97% of the area is marine habitat. The remaining 3% of the park is terrestrial, including the five islands of Bunaken, Manado Tua, Mantehage, Nain and Siladen. Due to the outstanding marine biodiversity, Bunaken national park is a heaven for divers. The most famous of its islands, Bunaken, can be reached in 30 minutes by a speed boat from Manado.
Tanjung Puting is located in Central Kalimantan and consists mainly of mangrove swamp, low-land rainforest and dense jungle. The fauna includes for example of gibbons, crocodiles, hornbills, kingfishers and proboscis monkeys. This national park is actually the best for witnessing orangutans, as sightings are 100 % guaranteed.
A three to four day boat trip is required to reach the first and foremost orangutan rehabilitation site, Camp Leakey, where you can see them roam freely. Along the way, on a simple Indonesian fishing boat called klotok, you’ll stop at designated feeding spots and can see orangutans, gibbons and proboscis monkeys hanging from the tree tops.

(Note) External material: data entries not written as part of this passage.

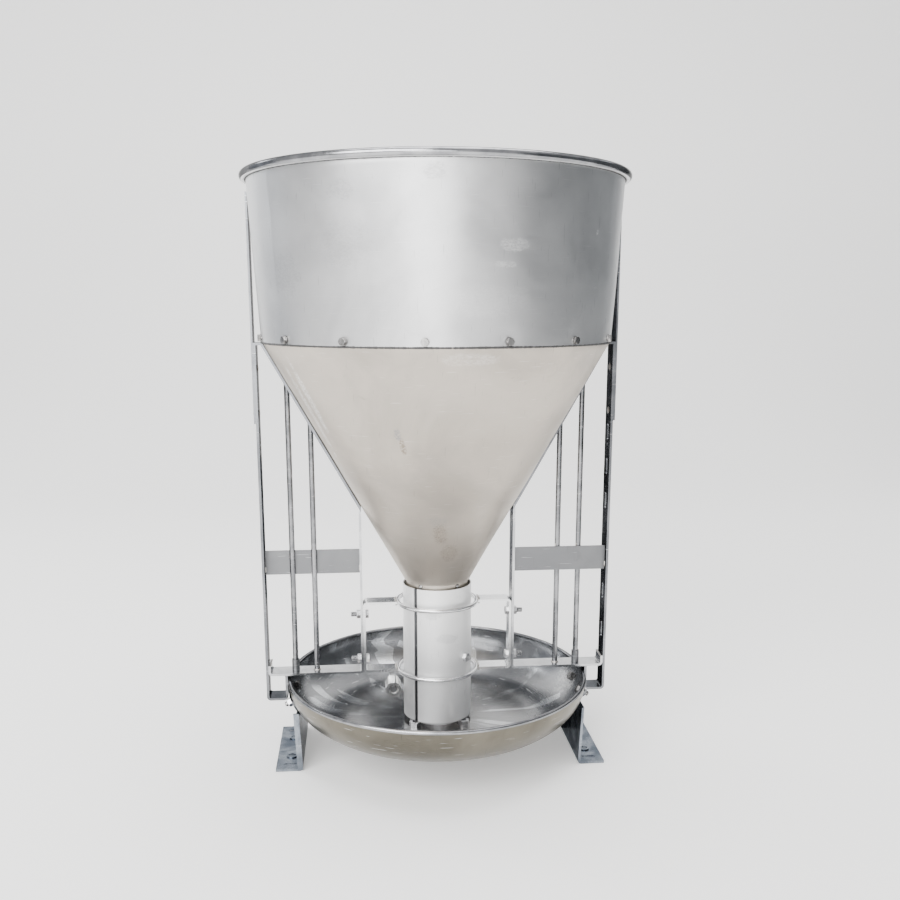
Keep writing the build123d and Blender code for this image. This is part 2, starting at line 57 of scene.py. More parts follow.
BAND_OUT, BAND_LOW, BAND_TOP = span("hopper_band")
CONE_OUT, COLLAR_LOW, UPSTAND_TOP = span("hopper_cone")
PAN_OUT, PAN_LOW, PAN_TOP = span("trough_pan")
NECK_R = span("hopper_neck")[0]
TUBE_LOW = span("drop_tube")[1]

SHEET = 0.0015                              # hopper sheet
RIM_Z = middle_z("hopper_rim_wire")
BEAD_R = BAND_TOP - RIM_Z                   # rolled rim of the hopper, round its wire
BEAD_C = BAND_OUT - BEAD_R
BAND_TOP_R = BEAD_C - 0.0042                # band wall where the rolled rim closes
SEAM_R = CONE_OUT + 0.0016                  # band wall lapped over the cone's upstand

PAN_SHEET = 0.002
PAN_RIM_Z = middle_z("trough_rim_wire")
PAN_BEAD = PAN_TOP - PAN_RIM_Z              # rolled rim of the trough
PAN_BEAD_C = PAN_OUT - PAN_BEAD
PAN_R = PAN_BEAD_C + 0.0025                 # dish wall just under its rim
PAN_FLAT = 0.150                            # radius of the dish's flat bottom


# ---------------------------------------------------------------- shader building blocks
def node(tree, kind, **inputs):
    """New shader node; an underscore in an input's name stands for a space."""
    made = tree.nodes.new(kind)
    for key, value in inputs.items():
        made.inputs[key.replace("_", " ")].default_value = value
    return made


def wire(tree, source, target):
    tree.links.new(source, target)


def is_socket(value):
    return hasattr(value, "is_linked")


def feed(tree, value, target):
    """Link a socket, or set a plain value."""
    if is_socket(value):
        wire(tree, value, target)
    else:
        target.default_value = value


def maths(tree, operation, a, b=0.0):
    made = tree.nodes.new("ShaderNodeMath")
    made.operation = operation
    feed(tree, a, made.inputs[0])
    feed(tree, b, made.inputs[1])
    return made.outputs[0]


def times(tree, a, b):
    return maths(tree, "MULTIPLY", a, b)


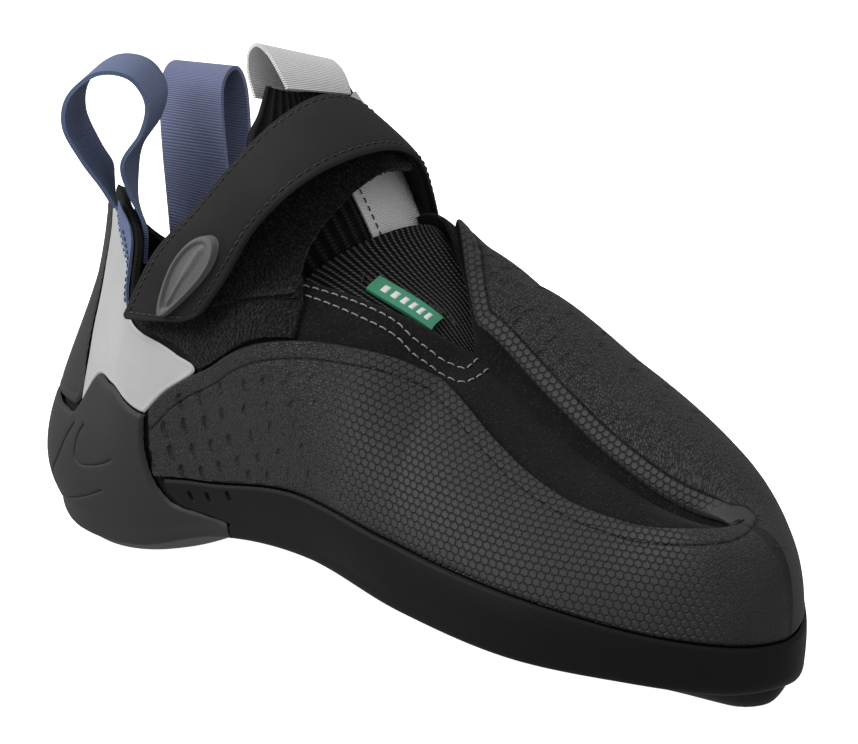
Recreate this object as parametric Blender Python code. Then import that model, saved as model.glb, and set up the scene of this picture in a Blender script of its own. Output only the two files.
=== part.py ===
"""A downturned climbing shoe for the right foot, empty and standing on its heel and toe.

Metres, +Z up, +X to the toe, +Y to the inner (medial) side. The origin is the middle of the
heel's flat spot on the floor.
"""

import math

import bmesh
import bpy
import numpy as np

# Driving sizes of the shoe
LENGTH = 0.240
BALL_WIDTH = 0.080
INSTEP_HEIGHT = 0.100
HEEL_SEAT = 0.035
HEEL_INSET = 0.0045
TOE_INSET = 0.0083

# Thicknesses of the materials
UPPER_WALL = 0.0018
CLEARANCE = 0.0004
RAND_THICKNESS = 0.0018
SOLE_LIP = 0.0027
CUP_LIP = 0.0021
PANEL_THICKNESS = 0.0010
INSOLE_THICKNESS = 0.0020

# The feather line, where the last's bottom edge meets its sides. A row for each station from the
# heel end (0) to the toe end (10); across in shares of BALL_WIDTH, rise in shares of INSTEP_HEIGHT.
FEATHER_COLUMNS = ("across_lateral", "across_medial", "rise_lateral", "rise_medial")
FEATHER = {
    0: (0.000, 0.000, 0.138, 0.138),
    1: (0.150, 0.150, 0.128, 0.128),
    2: (0.265, 0.265, 0.114, 0.114),
    3: (0.318, 0.305, 0.130, 0.123),
    4: (0.340, 0.295, 0.218, 0.215),
    5: (0.395, 0.350, 0.253, 0.250),
    6: (0.450, 0.450, 0.209, 0.185),
    7: (0.412, 0.500, 0.164, 0.126),
    8: (0.240, 0.425, 0.130, 0.095),
    9: (0.055, 0.255, 0.104, 0.090),
    10: (-0.110, 0.110, 0.100, 0.100),
}

# The line where the sides end above: the collar's rim and the throat's edge up to station 6, and
# from there the seam on top of the toes. Shares of LENGTH, BALL_WIDTH and INSTEP_HEIGHT.
TOP_COLUMNS = ("along", "across", "height")
RIM_LATERAL = {
    0: (0.070, 0.000, 0.925),
    1: (0.118, 0.095, 0.900),
    2: (0.160, 0.170, 0.845),
    3: (0.213, 0.322, 0.690),
    4: (0.333, 0.338, 0.770),
    5: (0.433, 0.255, 0.865),
    5.5: (0.529, 0.138, 0.810),
    6: (0.590, -0.020, 0.705),
}
RIM_MEDIAL = {
    0: (0.070, 0.000, 0.925),
    1: (0.074, 0.112, 0.810),
    2: (0.106, 0.215, 0.738),
    3: (0.208, 0.305, 0.710),
    4: (0.350, 0.325, 0.840),
    5: (0.485, 0.210, 0.975),
    5.5: (0.538, 0.140, 0.850),
    6: (0.590, 0.020, 0.705),
}
TOE_SEAM = {
    6: (0.590, 0.020, 0.705),
    7: (0.700, 0.000, 0.565),
    8: (0.802, 0.000, 0.472),
    9: (0.868, 0.018, 0.430),
    10: (0.915, 0.030, 0.422),
}

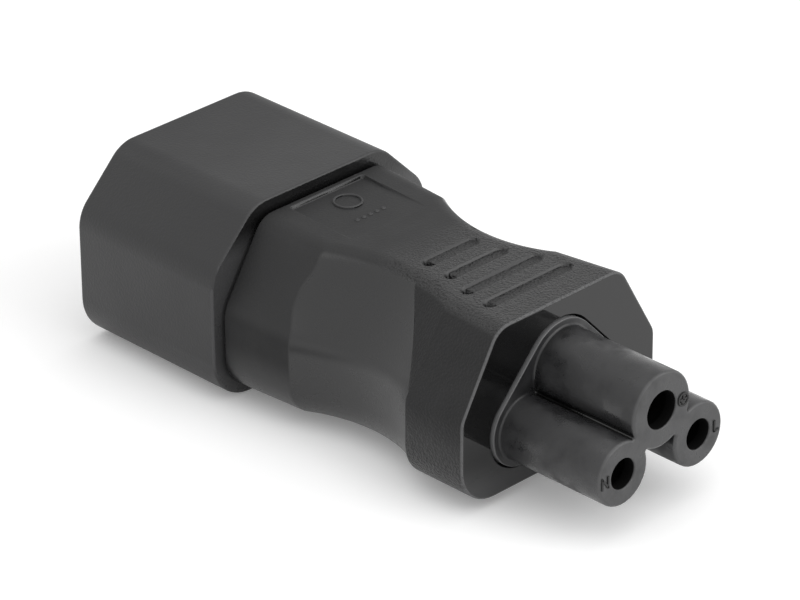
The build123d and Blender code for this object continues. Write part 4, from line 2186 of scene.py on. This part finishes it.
@dataclass
class Studio:
    """White floor, white surroundings, soft lamps and the camera."""

    aim: tuple[float, float, float] = (-3.586, -1.796, 12.838)
    distance: float = 439.67
    back: tuple[float, float, float] = (-0.61899, -0.62719, 0.47274)
    right: tuple[float, float, float] = (0.70916, -0.70501, -0.00678)
    up: tuple[float, float, float] = (0.33754, 0.33105, 0.88118)
    lens: float = 214.18
    sensor: float = 36.0
    sight: Span = (0.01, 20.0)
    world_strength: float = 0.68
    floor_colour: Colour = (0.95, 0.95, 0.95)
    floor_glow: float = 0.15
    floor_size: float = 1.6
    floor_gap: float = 0.00002
    floor_roughness: float = 0.9
    lamps: tuple[Lamp, ...] = (
        Lamp("front", (0.3, -0.65, 0.32), 0.7, 3.4),
        Lamp("top", (-0.1, -0.15, 0.8), 1.0, 2.6),
    )
    lamp_aim: tuple[float, float, float] = (0.0, 0.0, 0.01)

    def place_camera(self) -> None:
        """Place the camera where the photograph was taken."""
        data = bpy.data.cameras.new("camera")
        data.lens, data.sensor_width = self.lens, self.sensor
        data.clip_start, data.clip_end = self.sight
        camera = new_object("camera", data)
        turn = Matrix((self.right, self.up, self.back)).transposed().to_4x4()
        place = (Vector(self.aim) + Vector(self.back) * self.distance) * MM
        camera.matrix_world = Matrix.Translation(place) @ turn
        bpy.context.scene.camera = camera

    def seen_directly(self, sheet: Sheet) -> Value:
        """Mask of the rays that show a background: camera, glossy and transmission.

        Args:
            sheet: Sheet of the floor or of the world.

        Returns:
            The mask.
        """
        rays = sheet.add("ShaderNodeLightPath").outputs
        either = Value(sheet, rays["Is Camera Ray"]).most(Value(sheet, rays["Is Glossy Ray"]))
        return either.most(Value(sheet, rays["Is Transmission Ray"]))

    def light_world(self) -> None:
        """Make the surroundings plain white."""
        world = bpy.data.worlds.new("white_room")
        bpy.context.scene.world = world
        world.use_nodes = True
        sheet = Sheet(world.node_tree)
        strength = self.seen_directly(sheet).blend(self.world_strength, 1.0)
        ground = world.node_tree.nodes["Background"]
        sheet.fill(ground, {"Color": (1, 1, 1, 1), "Strength": strength})

    def lay_floor(self) -> None:
        """Lay the floor under the object; it keeps the object's shadow."""
        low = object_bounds()[0]
        mesh = bpy.data.meshes.new("floor")
        half, height = self.floor_size / 2, low[2] - self.floor_gap
        corners = [(-half, -half), (half, -half), (half, half), (-half, half)]
        mesh.from_pydata([(x, y, height) for x, y in corners], [], [(0, 1, 2, 3)])
        floor = new_object("floor", mesh)
        material = bpy.data.materials.new("white_floor")
        material.use_nodes = True
        sheet = Sheet(material.node_tree)
        sheet.fill(material.node_tree.nodes["Principled BSDF"], {
            "Base Color": rgba(self.floor_colour),
            "Roughness": self.floor_roughness,
            "Specular IOR Level": 0.0,
            "Emission Color": (1, 1, 1, 1),
            "Emission Strength": self.seen_directly(sheet) * self.floor_glow,
        })
        mesh.materials.append(material)
        floor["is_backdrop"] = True

    def hang_lamp(self, lamp: Lamp) -> None:
        """Hang a lamp that points at the adapter.

        Args:
            lamp: The lamp.
        """
        data = bpy.data.lights.new(lamp.name, "AREA")
        data.size, data.energy = lamp.size, lamp.power
        hung = new_object(lamp.name, data)
        away = Vector(lamp.place) - Vector(self.lamp_aim)
        turn = away.to_track_quat("Z", "Y").to_matrix().to_4x4()
        hung.matrix_world = Matrix.Translation(lamp.place) @ turn

    def build(self) -> None:
        """Set the whole studio up."""
        self.light_world()
        self.lay_floor()
        for lamp in self.lamps:
            self.hang_lamp(lamp)
        self.place_camera()
        bpy.context.scene.view_settings.view_transform = "Standard"
        log.info("studio ready")


def main() -> None:
    """Build the adapter's pieces in order, dress them and set up the studio."""
    logging.basicConfig(level=logging.INFO, format="%(message)s")
    nodes = frame["nodes"]
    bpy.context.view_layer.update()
    groups = Groups.build()
    shroud = ShroudHalf(nodes, groups)
    shroud.build()
    grip_vinyl = GripBody(nodes, groups, shroud).build().data.materials[0]
    relief = PanelRelief(nodes, groups)
    relief.build_ring(grip_vinyl)
    relief.build_domes(grip_vinyl)
    insert = NoseInsert(nodes, groups)
    insert.build()
    for mark in MARKS:
        insert.build_mark(mark)
    conductors = Conductors(nodes, groups)
    conductors.dress_nodes()
    conductors.build_jumpers()
    Studio().build()


if __name__ == "__main__":
    main()
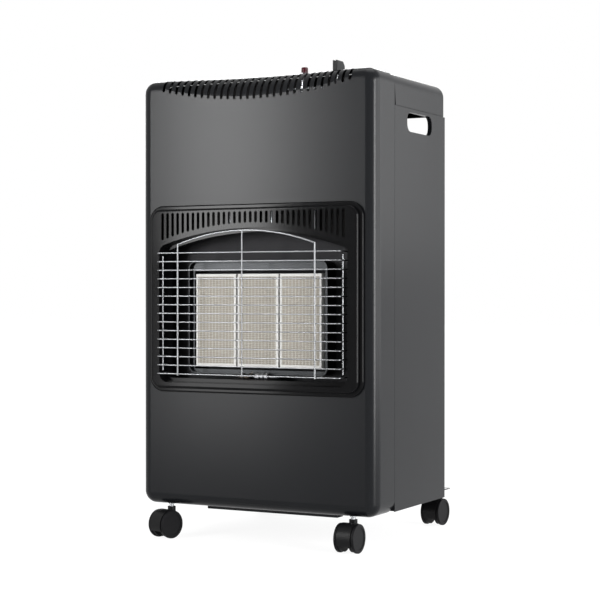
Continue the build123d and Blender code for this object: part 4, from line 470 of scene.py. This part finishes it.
# %% [markdown]
# The igniter button is deep red plastic, smoother than the knob, so it catches a small light on its
# cap. The hoods and wheels of the casters are black plastic and nylon. The wheels are duller than the
# hoods, because they were moulded with a coarser grain and roll on the floor.

# %% Button and casters
red = grained("red_button_plastic", "#3d0813", "#450a16", "#330610", roughness=0.3, grain=1.0, depth=0.006,
              mirror=0.15)
dress(red, "igniter_button")
hood = grained("caster_hood_plastic", "#0a0a0b", "#0c0c0d", "#080809", roughness=0.4, grain=0.8,
               depth=0.03, mirror=0.12)
dress(hood, *on_casters("hood"))
tread = grained("caster_wheel_nylon", "#0c0c0d", "#0e0e10", "#0a0a0b", roughness=0.5, grain=1.2,
                depth=0.04, mirror=0.08)
dress(tread, *on_casters("wheel_left", "wheel_right"))

# %% [markdown]
# Four thumbscrews hold the rear cover. A real one has a knurled rim for the fingers and a slot for a
# coin. A bump could fake the knurl, but the rim is seen against the light, where only real edges show.
# So the head starts as a cylinder with 48 sides, and every other side is pushed in by 0.3 mm.

# %% Knurled head of a thumbscrew
def add_primitive(name, adder, **settings):
    """Adds a primitive with nothing else selected, and keeps its place, turn and size in its mesh."""
    bpy.ops.object.select_all(action="DESELECT")
    adder(**settings)
    piece = bpy.context.object
    piece.name = name
    bpy.ops.object.transform_apply(location=True, rotation=True, scale=True)
    return piece


def pick_faces(piece, rule):
    """In edit mode, selects the faces whose centre and normal the rule accepts."""
    bpy.ops.mesh.select_all(action="DESELECT")
    grid = bmesh.from_edit_mesh(piece.data)
    for face in grid.faces:
        face.select_set(rule(face.calc_center_median(), face.normal))
    bmesh.update_edit_mesh(piece.data)


low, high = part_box("rear_cover_thumbscrews")
head_radius, head_length = 0.0055, 0.008
sides, knurl_depth, knurl_lip = 48, 0.0003, 0.0001
x, z = high.x - head_radius, high.z - head_radius
screw = add_primitive("thumbscrew_top_right", bpy.ops.mesh.primitive_cylinder_add, vertices=sides,
                      radius=head_radius, depth=head_length, location=(x, high.y - head_length / 2, z),
                      rotation=(pi / 2, 0, 0))
bpy.ops.object.mode_set(mode="EDIT")
bpy.ops.mesh.select_mode(type="FACE")
step = 2 * pi / sides
pick_faces(screw, lambda c, n: abs(n.y) < 0.5 and round(atan2(c.z - z, c.x - x) / step - 0.5) % 2 == 0)
bpy.ops.mesh.inset(thickness=knurl_lip, depth=-knurl_depth, use_individual=True)
bpy.ops.object.mode_set(mode="OBJECT")
print("knurled head", round(2000 * head_radius), "mm across,", len(screw.data.polygons), "faces")

# %% [markdown]
# The coin slot is a clean cut across the end of the head, 1.2 mm wide and 1 mm deep.
# Edges could be moved into place for it, but a block that is taken out by a Boolean gives the same
# walls in one step. The block stands half outside the head, so that it cuts right through the face.

# %% Coin slot
slot_length, slot_depth, slot_width = 0.009, 0.001, 0.0012
block = add_primitive("coin_slot", bpy.ops.mesh.primitive_cube_add, size=1.0, location=(x, high.y, z),
                      scale=(slot_length, 2 * slot_depth, slot_width))
cut = screw.modifiers.new("coin_slot", "BOOLEAN")
cut.object = block
cut.operation = "DIFFERENCE"
cut.solver = "EXACT"
bpy.context.view_layer.objects.active = screw
bpy.ops.object.modifier_apply(modifier=cut.name)
bpy.data.objects.remove(block)
print("slotted head", len(screw.data.polygons), "faces")

# %% [markdown]
# The shank goes through the sheet into its thread, which nothing shows, so a plain round bar is
# enough. It starts half a millimetre inside the head and is joined to it. The finished screw then
# rides on the cover's body and stands for the plain CAD screws.

# %% Shank, and the finished screw
def settle(piece, material, body):
    """Smooths the shading, and puts the piece on its material and its body."""
    bpy.ops.object.select_all(action="DESELECT")
    piece.select_set(True)
    bpy.context.view_layer.objects.active = piece
    bpy.ops.object.shade_smooth_by_angle(angle=radians(35))  # sharper edges than that stay crisp
    piece.data.materials.clear()
    piece.data.materials.append(material)
    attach(piece, body)
    print("made", piece.name, "with", len(piece.data.polygons), "faces")


shank_radius, shank_start = 0.002, 0.0005
shank_top = high.y - head_length + shank_start
add_primitive("shank", bpy.ops.mesh.primitive_cylinder_add, vertices=24, radius=shank_radius,
              depth=shank_top - low.y, location=(x, (shank_top + low.y) / 2, z), rotation=(pi / 2, 0, 0))
screw.select_set(True)
bpy.context.view_layer.objects.active = screw
bpy.ops.object.join()
settle(screw, turned_steel, "cover_body")
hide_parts("rear_cover_thumbscrews")

# %% [markdown]
# The other three screws are copies of the first. A linked copy would be lighter, but each piece has to
# be whole by itself, so each gets its own mesh. It is moved in that mesh, and the object stays at the
# origin as the CAD nodes do.

# %% Copies at the other corners
across, down = low.x + head_radius - x, low.z + head_radius - z
moves = {"top_left": (across, 0, 0), "bottom_left": (across, 0, down), "bottom_right": (0, 0, down)}
for name, move in moves.items():
    twin = screw.copy()
    twin.data = screw.data.copy()
    twin.name = "thumbscrew_" + name
    twin.data.transform(Matrix.Translation(move))
    bpy.context.collection.objects.link(twin)
    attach(twin, "cover_body")
    print("made", twin.name)

# %% [markdown]
# The dial is printed on the top round the knob: 0 for off, then three heats, at every 80 degrees of
# turn. Print is flat, and a material could draw it, but figures are far easier to set as text. The
# text becomes a mesh that stands 0.15 mm proud of the paint, as thick screen print does, in a matt
# white.

# %% Dial figures
heat_step, ring_radius, figure_size, print_height = 80, 0.0245, 0.0065, 0.00015
ink = grained("screen_print_white", "#d9d9d6", "#dededb", "#d2d2ce", roughness=0.6, grain=1.0, depth=0.005)
top_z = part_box("front_shell")[1].z  # the sheet that the knob comes through
for figure in range(4):
    swing = radians(heat_step * figure)
    bpy.ops.object.select_all(action="DESELECT")
    spot = (knob_x + ring_radius * sin(swing), knob_y - ring_radius * cos(swing), top_z)
    bpy.ops.object.text_add(location=spot)
    mark = bpy.context.object
    mark.data.body = str(figure)
    mark.data.size = figure_size
    mark.data.align_x = "CENTER"
    mark.data.align_y = "CENTER"
    mark.data.extrude = print_height
    mark.data.resolution_u = 6
    bpy.ops.object.convert(target="MESH")
    mark.name = f"dial_figure_{figure}"
    bpy.ops.object.transform_apply(location=True, rotation=True, scale=True)
    bpy.ops.object.mode_set(mode="EDIT")
    bpy.ops.mesh.select_all(action="SELECT")
    bpy.ops.mesh.remove_doubles(threshold=0.00001)
    bpy.ops.mesh.normals_make_consistent(inside=False)
    bpy.ops.object.mode_set(mode="OBJECT")
    settle(mark, ink, "cabinet")

# %% Finish
low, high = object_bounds()
print("visual size in mm", [round(1000 * v, 1) for v in high - low])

Way Kambas in the Lampung district in Sumatra is home to extensive array of flora and fauna, many of which are endangered and only found in this part of the world. Amidst the lowland rainforest, swamp, mangrove, dry beach forests and expanses of grassland you can witness Sumatran tigers, Sumatran elephants and Sumatran rhinos as well as monkeys, tapirs and leopards. Way Kambas is also an excellent bird-watching location, as it’s home to the rare white-winged wood duck.
The rangers here are knowledgeable and will keep their visitors well informed of some of the most diverse wildlife in Indonesia while touring by walking, cycling, boat or on elephant safaris. For a tamer experience the Elephant Conservation Centre and the Sumatran Rhinoceros Sanctuary offer the chance to see and interact with animals in semi-captivity.